Egyptian security authorities on Monday released Nabil al-Maghraby, Egypt’s longest standing political prisoner, following a pardon issued by the attorney general.
Maghraby, now 70 years old, is a leading figure in Islamist Jihad. He was arrested in September 1979 during a string of arrests of opposition Islamists by security forces and was a harsh critic of the late President Anwar Sadat. He spent nearly 31 years as an inmate in various Egyptian prisons.
Security sources said Maghraby was released Monday evening after the attorney general issued a pardon and dropped all sentences against him. The Egyptian government after the 25 January revolution has begun releasing political prisoners.
Maghraby was among the names of those suspected of assassinating Sadat on 6 October 1981. He was sentenced to life imprisonment two years prior to the assassination.
Maghraby received additional sentences leading to a total sentence of 53 years in prison. In 1986, he was sentenced for a second time to an additional three years following a prison break, even though he did not participate in the escape.
In 1994, he was sentenced for an additional 25 years, while still in prison, for allegedly plotting against the Egyptian regime.

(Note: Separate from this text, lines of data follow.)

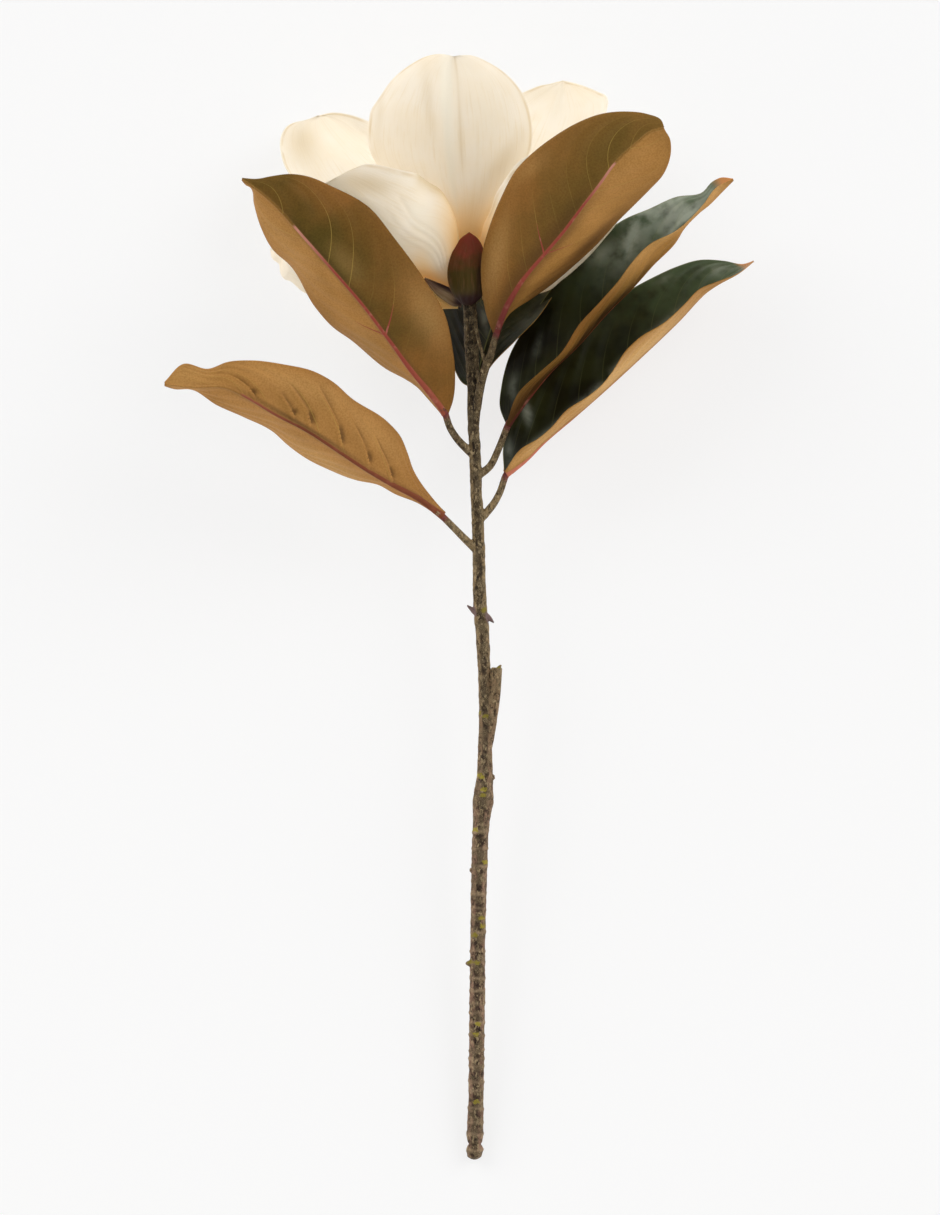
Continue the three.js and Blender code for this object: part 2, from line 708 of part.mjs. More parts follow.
function branchGroup() {

	const laid = new THREE.Group();
	laid.rotation.x = radians( LAY.tilt );
	laid.position.z = LAY.lift;
	laid.add( piece( 'stem', stemGeometry(), 'bark' ) );
	for ( const [ name, leaf ] of Object.entries( LEAVES ) ) {

		laid.add( piece( name, leafGeometry( leaf ), 'leaf' ) );

	}

	laid.add( bloomGroup() );
	laid.updateMatrixWorld( true );
	laid.traverse( ( child ) => child.isMesh && restOnSurface( child ) );
	const middle = new THREE.Box3().setFromObject( laid, true ).getCenter( new THREE.Vector3() );
	laid.position.x -= middle.x;
	laid.position.y -= middle.y;
	return laid;

}

const branch = new THREE.Group();
branch.add( branchGroup() );
branch.updateMatrixWorld( true );

export default branch;
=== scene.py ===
"""The looks of a cut magnolia branch that lies on a pale surface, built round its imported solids.

The branch is drawn in a frame of its own, in millimetres: X runs across the branch, Y along the stem
from its cut end to the bloom, and Z towards the viewer. One placement then lays it down.
"""

from __future__ import annotations

import logging
import math
from collections.abc import Sequence
from dataclasses import dataclass, field
from enum import Enum

import bpy
import numpy as np
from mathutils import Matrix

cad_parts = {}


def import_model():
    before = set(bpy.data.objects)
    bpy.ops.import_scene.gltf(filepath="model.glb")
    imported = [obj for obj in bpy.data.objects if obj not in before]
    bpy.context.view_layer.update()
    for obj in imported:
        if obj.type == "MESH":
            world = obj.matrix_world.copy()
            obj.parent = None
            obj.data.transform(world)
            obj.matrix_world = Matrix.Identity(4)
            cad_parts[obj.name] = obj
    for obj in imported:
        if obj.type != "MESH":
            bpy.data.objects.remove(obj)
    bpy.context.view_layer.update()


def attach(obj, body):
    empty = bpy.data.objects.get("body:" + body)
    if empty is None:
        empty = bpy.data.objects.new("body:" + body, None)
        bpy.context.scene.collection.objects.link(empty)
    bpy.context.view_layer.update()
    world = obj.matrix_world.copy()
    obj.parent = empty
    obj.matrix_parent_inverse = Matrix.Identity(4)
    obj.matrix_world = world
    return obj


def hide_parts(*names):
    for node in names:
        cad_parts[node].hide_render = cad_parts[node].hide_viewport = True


log = logging.getLogger("magnolia")

MM = 0.001
STEP = 0.004  # share of a line over which its direction is read

Pixel = tuple[float, float]
Place = tuple[float, float, float]
Colour = tuple[float, float, float]
Span = tuple[float, float]  # lowest and highest
Array = np.ndarray
Socket = bpy.types.NodeSocket
Material = bpy.types.Material
Thing = bpy.types.Object


class Slot(Enum):
    """The record's material slots."""

    BARK = "bark"
    LEAF = "leaf"
    PETAL = "petal"
    BRACT = "bract"
    CONE = "cone"
    STAMEN = "stamen"


# ---- where things are ----


@dataclass(frozen=True)
class Picture:
    """The photograph's frame and its camera, which looks straight down on the branch's own XY plane."""

    width: float = 940
    height: float = 1215
    scale: float = 0.68  # millimetres for a pixel in the plane of the stem
    distance: float = 3500  # from the camera to that plane
    foot: Pixel = (474.4, 1157.4)  # pixel of the stem's cut end

    def eye(self) -> tuple[float, float]:
        """Returns the X and Y of the camera in the branch's frame."""
        return ((self.width / 2 - self.foot[0]) * self.scale, (self.foot[1] - self.height / 2) * self.scale)

    def plane(self, pixels: Array, depth: Array) -> Array:
        """Turns pixels into X and Y in the branch's frame.

        Args:
            pixels: Points of the photograph, one in a row, y down.
            depth: Their Z in the branch's frame.

        Returns:
            X and Y of each point.
        """
        shrink = self.scale * (1 - np.asarray(depth) / self.distance)
        x0, y0 = self.eye()
        across = x0 + (pixels[..., 0] - self.width / 2) * shrink
        upward = y0 + (self.height / 2 - pixels[..., 1]) * shrink
        return np.stack([across, upward], -1)

    def pixels(self, points: Array) -> Array:
        """Turns points in the branch's frame into pixels of the photograph.

        Args:
            points: X, Y and Z of each point.

        Returns:
            The pixel of each point.
        """
        shrink = self.scale * (1 - points[..., 2] / self.distance)
        x0, y0 = self.eye()
        x = self.width / 2 + (points[..., 0] - x0) / shrink
        y = self.height / 2 - (points[..., 1] - y0) / shrink
        return np.stack([x, y], -1)


PICTURE = Picture()


def turned(axis: int, degrees: float) -> Array:
    """Makes a turn about one axis as a 4 by 4 matrix.

    Args:
        axis: 0, 1 or 2 for X, Y or Z.
        degrees: The angle.

    Returns:
        The matrix.
    """
    matrix = np.eye(4)
    first, second = [(1, 2), (2, 0), (0, 1)][axis]
    cosine, sine = math.cos(math.radians(degrees)), math.sin(math.radians(degrees))
    matrix[first, first] = matrix[second, second] = cosine
    matrix[first, second], matrix[second, first] = -sine, sine
    return matrix


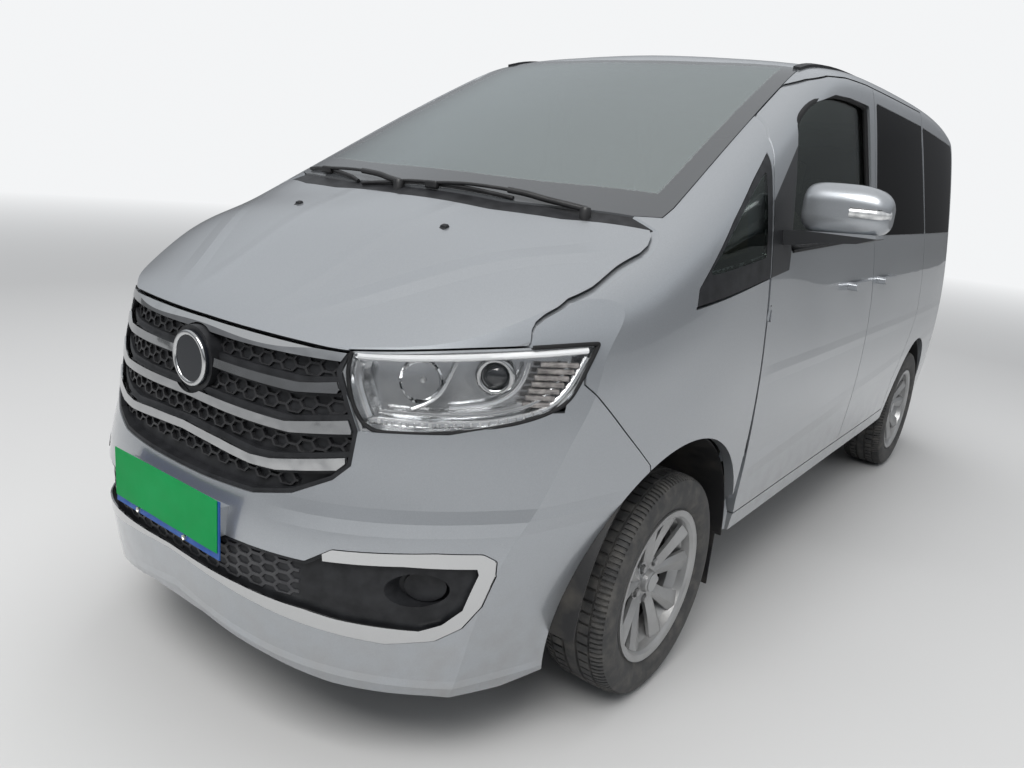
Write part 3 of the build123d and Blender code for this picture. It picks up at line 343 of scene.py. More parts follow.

Maghraby suffers from health complications associated with his age and his time in prison. He suffers from malnutrition and lack of medical care, in addition to overcrowded conditions in Egyptian prison.
In 2009, Maghraby filed a complaint before the Administrative Court against the attorney general and the interior minister, calling for an amnesty due to his worsening health condition. However, the court did not respond, despite the fact that other prisoners had been released for health reasons.